The point is, unlike drugs, games don't stay fun forever. You get bored and quit. And if you quit you lose the temptation to go back to them.


Great essay! I added a link to it at the bottom of my own article.



>the same process also makes it possible to create drugs, games, and services that are ever more addictive than before.

Not necessarily. There very well may be a limit to the propensity of the brain toward addiction, unless we delve into deep sci-fi territory of complete reward structure take over. Opiates have passed their 200th birthday and we certainly can't conclusively say that we have found anything more addictive than heroin (150 years old).


There very well may be a limit to the propensity of the brain toward addiction, unless we delve into deep sci-fi territory of complete reward structure take over.

What makes you think that doesn't happen? We know the brain is plastic. More frequently used neural pathways get reinforced, unused ones get destroyed. After a long period of addiction, the brain is physically altered to require that addiction. The presence of the addiction becomes the new baseline for feeling "normal." There's a limit to this for physical addictions, because there's a point where the heroin will kill you. Psychological addictions don't have that restriction.

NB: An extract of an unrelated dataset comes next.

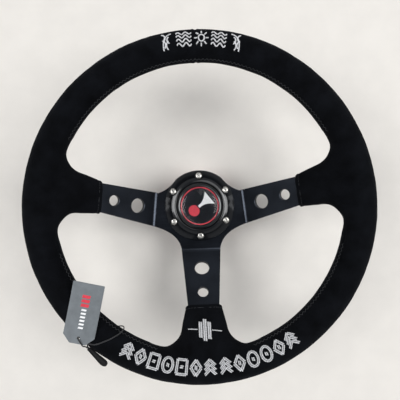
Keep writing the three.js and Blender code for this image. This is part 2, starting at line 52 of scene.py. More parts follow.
MM = 0.001
GAP = 0.3
RIM_R = 159
GRIP_R = 16
RIM_Z = 131.5
COUPLER_H = 50
PLATE_T = 4.5
PLATE_TOP = COUPLER_H + PLATE_T
PLATE_MID = COUPLER_H + PLATE_T / 2
HUB_R = 42
HUB_BORE_R = 24
BOLT_CIRCLE_R = 35
BOLT_HOLE_R = 2.75
BOLT_ANGLES = [90, 30, -30, -90, -150, 150]
BEND_AT = 53
BEND_R = 10
DISH = math.radians(37.5)
BEND_START = -BEND_R * math.tan(DISH / 2)
SPOKE_END = 126
HOLES = [(23.8, 8.4), (53.6, 5.9)]
BOOT_START = 68.5
BOOT_END = 126
UPPER = {"offset": -8.2, "slant": 0.146, "width": 40, "taper": 0.08, "boot": 17.3, "flare": 0.16}
SPOKES = {
    "right": {**UPPER, "normal": 6.1, "side": 1},
    "left": {**UPPER, "normal": 180 - 6.1, "side": -1},
    "bottom": {
        "offset": 0, "slant": 0, "width": 46, "taper": 0.095, "boot": 19.3, "flare": 0.2,
        "normal": -90, "side": 1,
    },
}
RING_BASE = PLATE_TOP + GAP
RING_TOP = RING_BASE + 8.4
SEAT_Z = RING_BASE + 3.6
CUP_BASE = 44.5
CUP_FLANGE_TOP = RING_BASE + 2.7
PRESS = 2.5
CAP_LOW = CUP_FLANGE_TOP + PRESS + 0.3
CAP_FACE = CAP_LOW + 4.6
LENS_LOW = CAP_FACE + 1.2

random.seed(7)
scene = bpy.context.scene
scene.view_settings.view_transform = "Standard"

# ---- Camera ----

camera = bpy.data.objects.new("camera", bpy.data.cameras.new("camera"))
scene.collection.objects.link(camera)
camera.data.sensor_width = 36
camera.data.lens = 35
eye = Vector((-0.0076, 0.0100, 0.5159))
target = Vector((-0.0007, 0.0073, 0.1315))
up_hint = Vector((0.0348, 0.9994, 0))
back = (eye - target).normalized()
right = up_hint.cross(back).normalized()
turn = Matrix((right, back.cross(right), back)).transposed()
camera.matrix_world = Matrix.Translation(eye) @ turn.to_4x4()
scene.camera = camera

# ---- Helpers ----


def link(mesh_or_curve, name):
    """A new object of this mesh or curve, in the scene."""
    made = bpy.data.objects.new(name, mesh_or_curve)
    scene.collection.objects.link(made)
    return made


def mesh_of(name, points, faces, smooth_under=35):
    """A mesh object from points in millimetres. Edges sharper than smooth_under degrees stay sharp."""
    mesh = bpy.data.meshes.new(name)
    mesh.from_pydata([tuple(c * MM for c in p) for p in points], [], faces)
    mesh.validate()
    made = link(mesh, name)
    outward(made)
    smooth(made, smooth_under)
    return made


def outward(obj):
    bm = bmesh.new()
    bm.from_mesh(obj.data)
    bmesh.ops.recalc_face_normals(bm, faces=bm.faces)
    bm.to_mesh(obj.data)
    bm.free()


def smooth(obj, under=35):
    obj.data.shade_smooth()
    if under < 180:
        obj.data.set_sharp_from_angle(angle=math.radians(under))


def real_mesh(obj):
    """A mesh of the object's curve, or of its mesh with the modifiers applied."""
    bpy.context.view_layer.update()
    made = obj.evaluated_get(bpy.context.evaluated_depsgraph_get())
    return bpy.data.meshes.new_from_object(made)


def apply_modifiers(obj):
    mesh = real_mesh(obj)
    obj.modifiers.clear()
    obj.data = mesh


def cut(obj, cutters, smooth_under=35):
    """Takes the cutters out of the object."""
    for cutter in cutters:
        mod = obj.modifiers.new("cut", "BOOLEAN")
        mod.operation = "DIFFERENCE"
        mod.solver = "EXACT"
        mod.object = cutter
    apply_modifiers(obj)
    for cutter in cutters:
        bpy.data.objects.remove(cutter)
    smooth(obj, smooth_under)


def finish(obj, body, look, nodes=()):
    """Gives a piece its Finish and body, and hides the CAD nodes that it stands for."""
    obj.data.materials.clear()
    obj.data.materials.append(look.material)
    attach(obj, body)
    if nodes:
        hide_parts(*nodes)


def eased(outline, radius=0.35, closed=True):
    """An outline with its corners rounded."""
    made = []
    n = len(outline)
    for i, p in enumerate(outline):
        if not closed and i in (0, n - 1):
            made.append(p)
            continue
        p = Vector(p)
        before, after = Vector(outline[i - 1]), Vector(outline[(i + 1) % n])
        a = min(radius, (before - p).length * 0.45)
        b = min(radius, (after - p).length * 0.45)
        start = p + (before - p).normalized() * a
        end = p + (after - p).normalized() * b
        for t in (0, 0.33, 0.67, 1):
            made.append(tuple((1 - t) ** 2 * start + 2 * t * (1 - t) * p + t * t * end))
    return made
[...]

Psychological addictions can be just as deadly as physiological ones. Death from overwork[1], death from playing video games[2], death from avoidable STD's all of these could be classed as deaths resulting from psychological addictions.

1. http://en.wikipedia.org/wiki/Kar%C5%8Dshi 2. http://www.ranker.com/list/8-people-who-died-playing-video-g...


But could we just "take" heroin and alter it to create a bit different substance with different properties? If so, could one property be "addictiveness" and could it exceed that of heroin?


The only defense for superstimulus is the hedonic treadmill. (And vice-versa.)


Sadly, the hedonic treadmill only protects you from excessive enjoyment, not from excessive urge to do something. (See my above comment on the want/like distinction.)